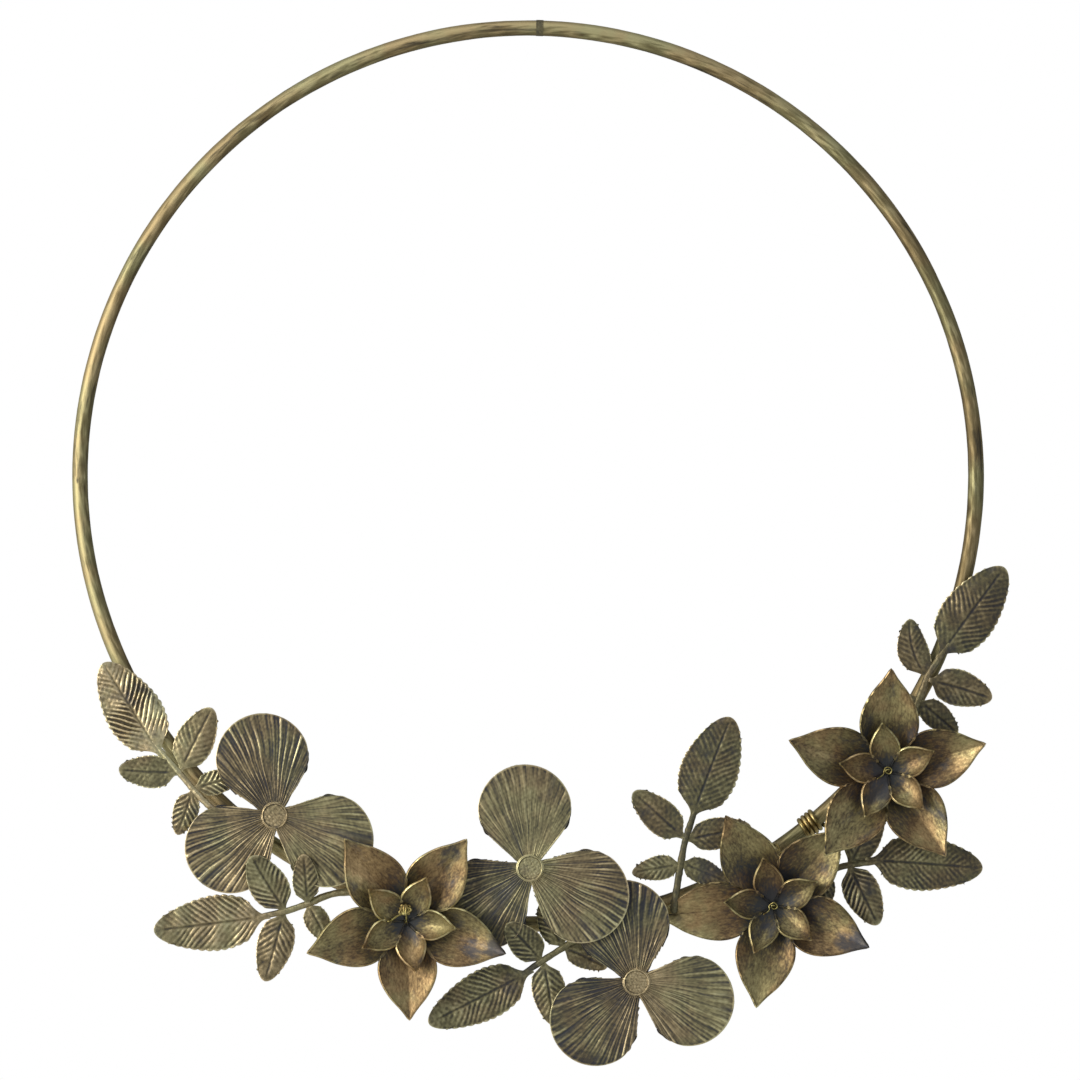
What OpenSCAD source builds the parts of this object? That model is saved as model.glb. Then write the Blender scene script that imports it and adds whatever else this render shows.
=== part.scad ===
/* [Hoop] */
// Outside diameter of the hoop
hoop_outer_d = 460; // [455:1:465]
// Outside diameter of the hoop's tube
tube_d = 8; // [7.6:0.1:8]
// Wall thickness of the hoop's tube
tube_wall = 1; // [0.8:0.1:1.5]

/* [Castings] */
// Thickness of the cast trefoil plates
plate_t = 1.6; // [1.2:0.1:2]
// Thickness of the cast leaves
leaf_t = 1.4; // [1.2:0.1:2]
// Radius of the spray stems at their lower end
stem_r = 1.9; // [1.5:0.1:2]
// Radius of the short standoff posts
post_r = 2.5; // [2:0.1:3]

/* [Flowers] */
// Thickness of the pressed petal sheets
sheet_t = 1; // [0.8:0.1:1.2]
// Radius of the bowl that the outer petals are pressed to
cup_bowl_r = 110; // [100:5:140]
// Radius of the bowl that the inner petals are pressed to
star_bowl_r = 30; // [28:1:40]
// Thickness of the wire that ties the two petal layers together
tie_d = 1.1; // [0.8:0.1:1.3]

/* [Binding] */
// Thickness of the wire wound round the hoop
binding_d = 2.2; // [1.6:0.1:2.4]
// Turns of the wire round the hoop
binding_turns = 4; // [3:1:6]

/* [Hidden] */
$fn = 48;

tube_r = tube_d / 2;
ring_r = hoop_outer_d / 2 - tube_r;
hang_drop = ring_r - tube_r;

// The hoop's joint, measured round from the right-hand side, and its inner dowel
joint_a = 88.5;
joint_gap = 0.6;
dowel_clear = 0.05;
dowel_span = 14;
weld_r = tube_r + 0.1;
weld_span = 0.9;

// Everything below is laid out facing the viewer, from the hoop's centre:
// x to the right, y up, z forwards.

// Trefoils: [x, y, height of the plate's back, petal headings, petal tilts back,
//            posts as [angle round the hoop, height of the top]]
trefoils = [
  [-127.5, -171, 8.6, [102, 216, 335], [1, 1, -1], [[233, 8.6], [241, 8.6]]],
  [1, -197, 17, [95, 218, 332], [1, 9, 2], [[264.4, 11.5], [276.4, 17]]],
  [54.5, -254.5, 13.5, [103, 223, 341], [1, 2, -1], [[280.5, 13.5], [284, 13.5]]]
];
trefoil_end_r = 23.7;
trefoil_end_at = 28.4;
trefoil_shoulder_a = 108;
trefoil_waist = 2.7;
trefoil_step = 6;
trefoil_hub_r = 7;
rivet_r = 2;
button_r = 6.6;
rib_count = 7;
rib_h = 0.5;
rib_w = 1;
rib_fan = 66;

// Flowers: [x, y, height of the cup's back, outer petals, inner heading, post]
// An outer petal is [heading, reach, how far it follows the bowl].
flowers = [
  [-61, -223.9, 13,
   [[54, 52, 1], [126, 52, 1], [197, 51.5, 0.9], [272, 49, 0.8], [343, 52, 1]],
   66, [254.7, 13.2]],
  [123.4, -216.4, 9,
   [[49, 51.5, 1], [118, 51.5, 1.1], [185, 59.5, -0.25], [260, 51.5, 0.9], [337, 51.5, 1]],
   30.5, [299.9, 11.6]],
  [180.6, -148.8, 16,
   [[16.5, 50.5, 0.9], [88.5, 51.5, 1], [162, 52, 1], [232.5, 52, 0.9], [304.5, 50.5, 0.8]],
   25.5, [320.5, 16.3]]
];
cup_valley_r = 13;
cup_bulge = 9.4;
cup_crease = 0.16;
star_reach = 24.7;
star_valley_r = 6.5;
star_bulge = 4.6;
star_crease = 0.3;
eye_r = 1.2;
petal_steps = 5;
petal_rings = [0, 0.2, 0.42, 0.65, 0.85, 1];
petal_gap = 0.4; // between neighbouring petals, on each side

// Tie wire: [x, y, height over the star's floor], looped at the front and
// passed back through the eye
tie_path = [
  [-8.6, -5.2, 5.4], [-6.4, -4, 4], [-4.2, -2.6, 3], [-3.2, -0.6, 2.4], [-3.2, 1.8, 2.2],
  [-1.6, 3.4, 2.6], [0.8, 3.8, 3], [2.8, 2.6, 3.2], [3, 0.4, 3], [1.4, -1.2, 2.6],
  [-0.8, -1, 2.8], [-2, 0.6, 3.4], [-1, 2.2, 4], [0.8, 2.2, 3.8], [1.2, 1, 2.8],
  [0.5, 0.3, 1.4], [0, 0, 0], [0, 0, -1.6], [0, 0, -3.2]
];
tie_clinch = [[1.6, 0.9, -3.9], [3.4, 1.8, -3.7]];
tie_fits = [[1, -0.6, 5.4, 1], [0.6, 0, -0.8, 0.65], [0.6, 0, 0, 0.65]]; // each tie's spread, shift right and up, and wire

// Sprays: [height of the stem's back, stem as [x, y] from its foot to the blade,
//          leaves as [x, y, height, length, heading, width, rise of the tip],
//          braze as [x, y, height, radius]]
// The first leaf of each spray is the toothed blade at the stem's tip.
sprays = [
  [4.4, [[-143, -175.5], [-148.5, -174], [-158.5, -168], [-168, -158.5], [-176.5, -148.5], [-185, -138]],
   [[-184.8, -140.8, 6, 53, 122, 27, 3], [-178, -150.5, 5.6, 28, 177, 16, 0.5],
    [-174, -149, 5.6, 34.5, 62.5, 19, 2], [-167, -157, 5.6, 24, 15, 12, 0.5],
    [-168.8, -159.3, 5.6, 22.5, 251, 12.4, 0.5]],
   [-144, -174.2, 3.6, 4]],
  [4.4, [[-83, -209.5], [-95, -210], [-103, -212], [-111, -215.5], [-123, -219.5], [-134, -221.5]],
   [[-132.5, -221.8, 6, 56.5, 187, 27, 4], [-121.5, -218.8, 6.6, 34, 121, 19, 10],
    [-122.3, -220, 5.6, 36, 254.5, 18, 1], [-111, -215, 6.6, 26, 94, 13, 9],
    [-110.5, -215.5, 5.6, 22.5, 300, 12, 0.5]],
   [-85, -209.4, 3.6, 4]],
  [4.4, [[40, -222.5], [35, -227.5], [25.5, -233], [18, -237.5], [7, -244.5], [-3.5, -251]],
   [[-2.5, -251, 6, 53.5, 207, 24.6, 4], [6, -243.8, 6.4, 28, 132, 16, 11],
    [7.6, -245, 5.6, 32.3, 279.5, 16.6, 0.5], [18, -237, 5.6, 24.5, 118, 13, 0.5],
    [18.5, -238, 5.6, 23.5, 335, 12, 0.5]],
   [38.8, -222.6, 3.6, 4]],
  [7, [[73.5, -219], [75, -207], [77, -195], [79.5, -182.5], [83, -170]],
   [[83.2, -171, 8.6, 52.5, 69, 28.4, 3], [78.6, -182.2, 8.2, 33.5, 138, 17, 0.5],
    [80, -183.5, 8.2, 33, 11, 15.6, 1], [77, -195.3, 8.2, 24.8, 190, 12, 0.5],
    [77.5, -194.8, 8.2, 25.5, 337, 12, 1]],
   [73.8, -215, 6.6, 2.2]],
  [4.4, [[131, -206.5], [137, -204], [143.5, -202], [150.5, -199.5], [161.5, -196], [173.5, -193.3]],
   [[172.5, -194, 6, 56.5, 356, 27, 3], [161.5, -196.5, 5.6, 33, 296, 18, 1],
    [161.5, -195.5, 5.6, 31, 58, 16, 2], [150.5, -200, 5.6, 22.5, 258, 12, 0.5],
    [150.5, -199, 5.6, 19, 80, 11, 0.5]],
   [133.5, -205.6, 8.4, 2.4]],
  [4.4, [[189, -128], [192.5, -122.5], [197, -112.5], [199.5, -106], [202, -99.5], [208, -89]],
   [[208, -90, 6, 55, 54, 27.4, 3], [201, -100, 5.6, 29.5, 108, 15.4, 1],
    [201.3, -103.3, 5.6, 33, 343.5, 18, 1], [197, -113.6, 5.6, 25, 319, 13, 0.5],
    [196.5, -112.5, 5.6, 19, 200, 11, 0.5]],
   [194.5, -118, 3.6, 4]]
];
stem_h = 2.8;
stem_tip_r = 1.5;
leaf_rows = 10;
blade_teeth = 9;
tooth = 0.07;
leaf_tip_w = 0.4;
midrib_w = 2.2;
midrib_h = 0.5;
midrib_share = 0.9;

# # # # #

**GIVEN INSTRUCTION**
Pick out the lines containing the string "that".

**ANSWER TO THIS PROBLEM**
What OpenSCAD source builds the parts of this object? That model is saved as model.glb. Then write the Blender scene script that imports it and adds whatever else this render shows.
// Radius of the bowl that the outer petals are pressed to
// Radius of the bowl that the inner petals are pressed to
// Thickness of the wire that ties the two petal layers together